## Task goal
Copy only this: the line containing "Recreate this object", the line containing "# Azimuths are", and every line between them, exactly as written.

## Dataset records
━━━━
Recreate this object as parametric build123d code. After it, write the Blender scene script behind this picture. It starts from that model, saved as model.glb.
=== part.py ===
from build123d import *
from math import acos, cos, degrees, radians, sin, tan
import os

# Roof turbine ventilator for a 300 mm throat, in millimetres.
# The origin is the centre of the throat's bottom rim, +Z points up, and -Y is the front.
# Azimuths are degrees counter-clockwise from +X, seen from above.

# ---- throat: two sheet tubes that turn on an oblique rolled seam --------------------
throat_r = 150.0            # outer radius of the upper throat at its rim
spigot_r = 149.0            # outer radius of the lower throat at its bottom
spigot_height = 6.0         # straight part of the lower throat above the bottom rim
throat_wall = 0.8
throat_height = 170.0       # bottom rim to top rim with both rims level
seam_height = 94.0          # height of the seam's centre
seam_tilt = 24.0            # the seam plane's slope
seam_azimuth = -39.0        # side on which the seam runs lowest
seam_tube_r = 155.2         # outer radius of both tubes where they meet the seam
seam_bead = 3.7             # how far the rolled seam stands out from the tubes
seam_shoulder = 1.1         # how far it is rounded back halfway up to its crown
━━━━
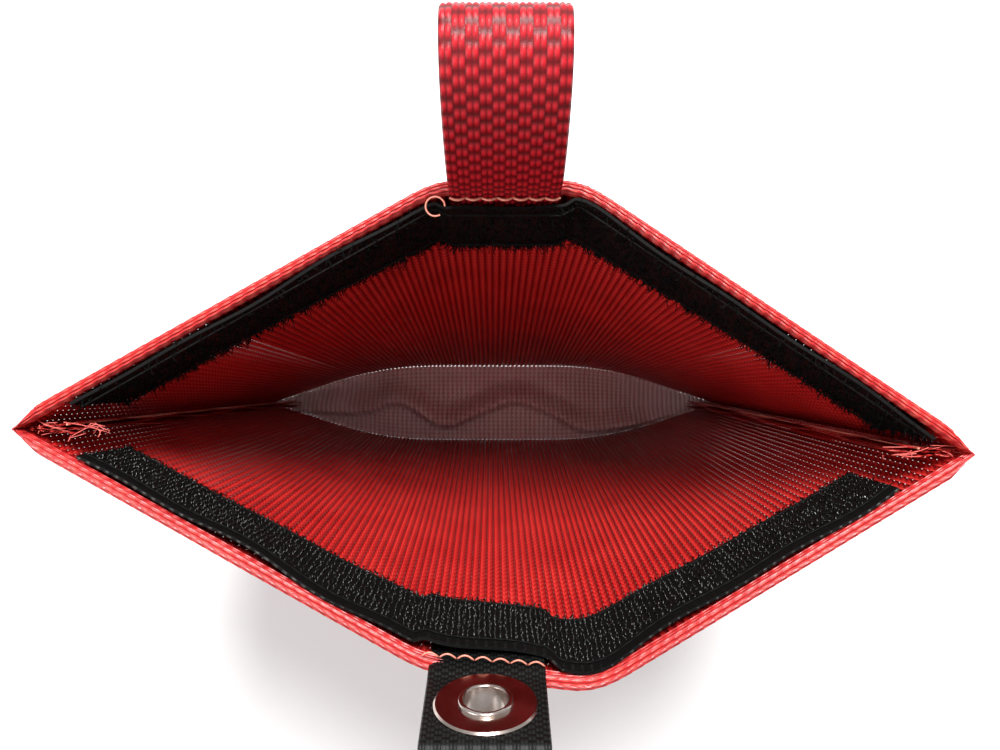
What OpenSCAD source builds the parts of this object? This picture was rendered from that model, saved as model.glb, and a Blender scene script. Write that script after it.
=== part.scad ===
━━━━
## The completed task
Recreate this object as parametric build123d code. After it, write the Blender scene script behind this picture. It starts from that model, saved as model.glb.
=== part.py ===
from build123d import *
from math import acos, cos, degrees, radians, sin, tan
import os

# Roof turbine ventilator for a 300 mm throat, in millimetres.
# The origin is the centre of the throat's bottom rim, +Z points up, and -Y is the front.
# Azimuths are degrees counter-clockwise from +X, seen from above.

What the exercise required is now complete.